Comme elle a eu jusqu’à six enfants en même temps sous sa coupe, Bernadette est devenue une championne de l’organisation. « Je fais les courses quand ils sont à l’école. Et j’ai tendance à acheter beaucoup, car les enfants ne supportent pas quand le frigo est vide. Ils ont sûrement peur de manquer de quelque chose », raconte-t-elle. Plusieurs fois par semaine, elle les emmène au village SOS de Jarville où vivent d’autres mères SOS avec leurs petits protégés dans des maisons individuelles. Sur la place, exercent aussi des médecins, des travailleurs sociaux et des psychologues, qui suivent les enfants. Des activités culturelles et sportives y sont également organisées. Autant de soutiens qui sont indispensables pour aider les enfants à s’épanouir.
« Je prends les enfants comme ils sont »
Alors bien sûr, il y a parfois quelques accrocs entre la mère SOS et ses « enfants ». « Lesadolescences ne sont pas faciles à gérer. L’une des filles a par exemple, cessé de me parler pendant un mois. Et une autre a demandé à être placée dans un foyer. Mais je n’ai jamais coupé le contact et nous nous revoyons aujourd’hui », explique-t-elle.
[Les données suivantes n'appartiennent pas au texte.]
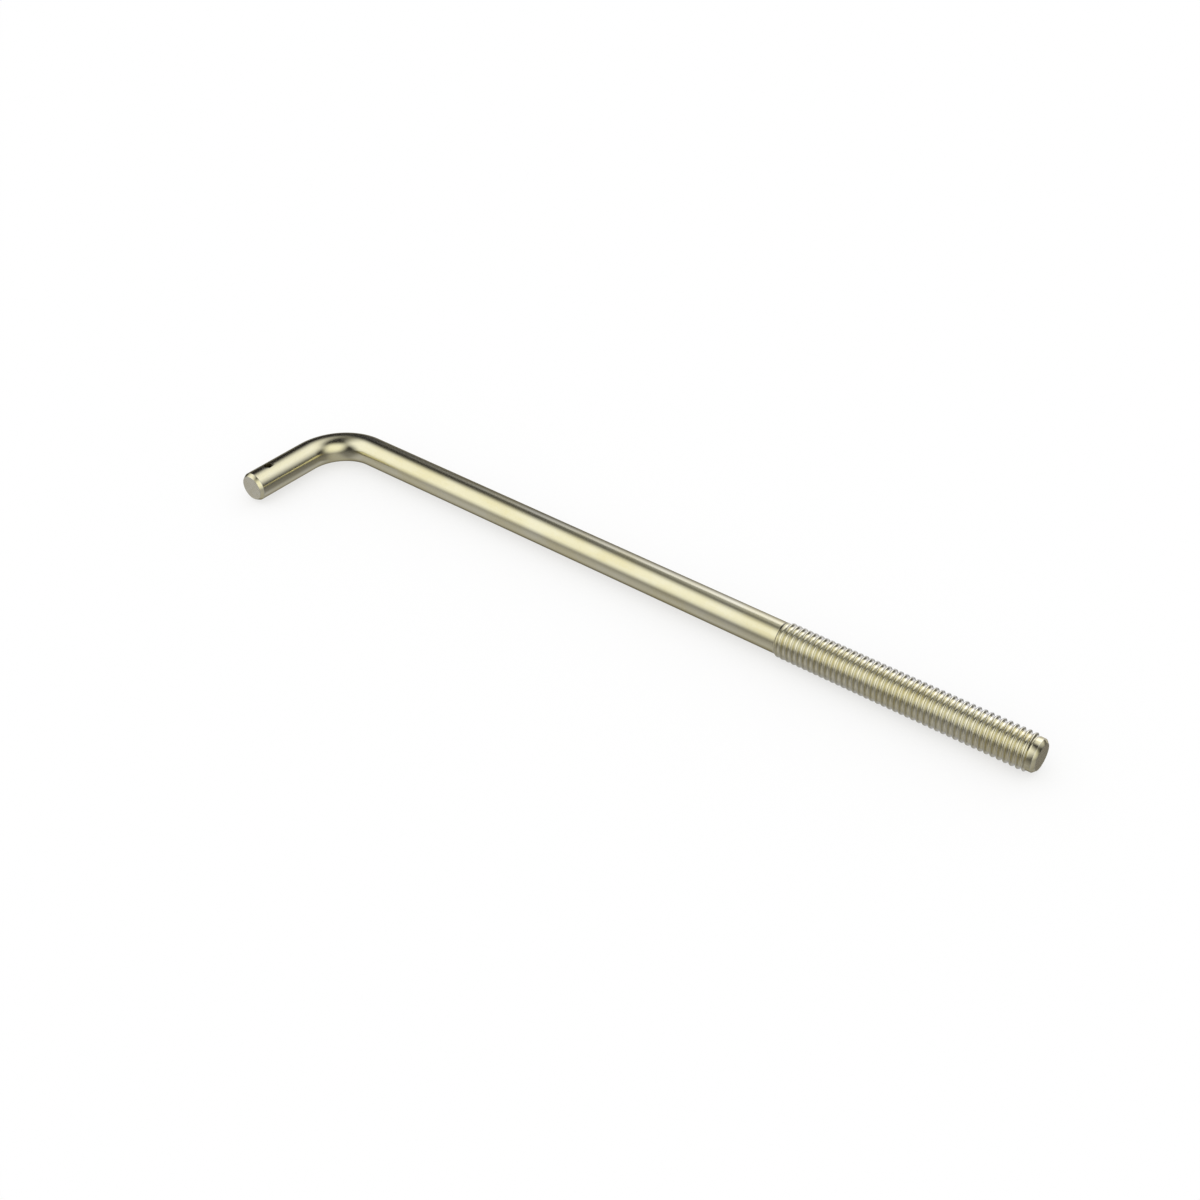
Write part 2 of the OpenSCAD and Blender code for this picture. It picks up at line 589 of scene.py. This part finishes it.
# How pale the plate is, from 0 to 1, where its colour is deepest, its own and palest,
# and the span over which its roughness follows
DEEPEST, EVEN, PALEST = 0.10, 0.50, 0.90
PALE_SPAN = (0.25, 0.75)

# How far each mark turns the colour under it, and how far each moves the roughness
LINE_SHADE = 0.10
SCRATCH_SHINE = 0.55
PALE_ROUGHNESS = 0.015
MOTTLE_ROUGHNESS = 0.010
SCRATCH_ROUGHNESS = 0.08
CUT_CLOUD_SHADE = 0.30
CUT_RING_SHINE = 0.25
HOLE_RING_SHINE = 0.35

# Wear: how marked the rod and the thread are, how wide a rubbed edge is, and how much
# bare zinc shows there
ROD_WEAR = 1.0
THREAD_WEAR = 0.5
RUBBED_EDGE = 0.00022
RUBBED_CREST = 0.00007
EDGE_SHINE = 0.5
CREST_SHINE = 0.35
LEAST_RUBBED = 0.25         # of the width, where an edge is rubbed least

# Tool marks: from one ridge to the next, how far they waver, and their least share of
# their full height
CUT_RING = 0.00032
HOLE_RING = 0.00024
WAVER_RADIANS = 2.5
LEAST_RIDGE = 0.35

# How far from the crest and from the root their painted highlight and painted shade tints
# start and end
TINT_NEAR, TINT_FAR = 0.00002, 0.00008


def speckle(tree, place, size, detail=2.0, roughness=0.5):
    """Even noise from 0 to 1 whose grains have a size in metres each way."""
    spread = vectors(tree, "MULTIPLY", place, [1 / s for s in size])
    return add(tree, "TexNoise", {"Vector": spread, "Scale": 1.0, "Detail": detail,
                                  "Roughness": roughness}).outputs["Fac"]


def pattern(tree, place, name, least=0.0, most=1.0):
    """One of the patterns, taken over its own part of the noise's range."""
    size, detail, roughness, shown = PATTERNS[name]
    return ramp(tree, speckle(tree, place, size, detail, roughness), *shown, least, most)


def turned(tree, place, angles):
    """A place turned, so that a pattern runs another way over the steel."""
    return add(tree, "Mapping", {
        "Vector": place, "Rotation": [math.radians(a) for a in angles]}).outputs["Vector"]


def plate_clouds_group():
    """How the passivated plate's colour drifts: broad clouds, fine mottle, runs."""
    tree, given, put_out = effect("plate_clouds", {"Place": "Vector"},
                                  {"Paleness": "Float", "Mottle": "Float"})
    mottle = pattern(tree, given["Place"], "mottle")
    paleness = total(tree, (pattern(tree, given["Place"], "clouds"), CLOUD_WEIGHT),
                     (pattern(tree, given["Place"], "runs"), RUN_WEIGHT),
                     (mottle, MOTTLE_WEIGHT))
    return put_out(Paleness=paleness, Mottle=mottle)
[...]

La preuve de sa bienveillance de chaque instant : « Je prends les enfants comme ils sont et je les aide à grandir », commente Bernadette.
Avec son emploi du temps au cordeau et la charge émotionnelle qu’impliquent ses relations avec les enfants, elle pourrait être épuisée. « Mais, j’ai la chance d’être en bonne santé », assure-t-elle. Pour souffler, Bernadette part parfois en vacances toute seule, dans sa famille où à l’étranger. Un aide familial vient alors la remplacer à la maison. « Mais la plupart du temps, je pars avec les enfants », confie-t-elle, avouant avoir du mal à s’en séparer.
« Je suis fière de ce que j’ai fait avec eux »
Mais pas question pour autant de les couver : « Je les ai toujours incités à voir des amis, à faire des activités extrascolaires », confie-t-elle. Un impératif pour progressivement couper le cordon car l’associationSOS Villages d’enfants accompagne les jeunes jusqu’à 21 ans maximum. « Généralement ça se passe bien. Car ils sont devenus autonomes rapidement », indique Bernadette, citant les métiers de ses anciens protégés : cuisinier, secrétaire, carreleur, ergothérapeute… « Tous m’ont apporté beaucoup et je suis fière de ce que j’ai fait avec eux », ajoute-t-elle émue.
Et chaque année, il y a du monde à Noël et aux anniversaires dans son salon. L’occasion pour certains de lui témoigner leur affection : « A mon dernier anniversaire, Agathe* m’a offert un tableau. Il représentait une chouette avec ses dix bébés », montre-t-elle fièrement. Une allégorie de leur famille très recomposée.
*Les prénoms des enfants ont été changés.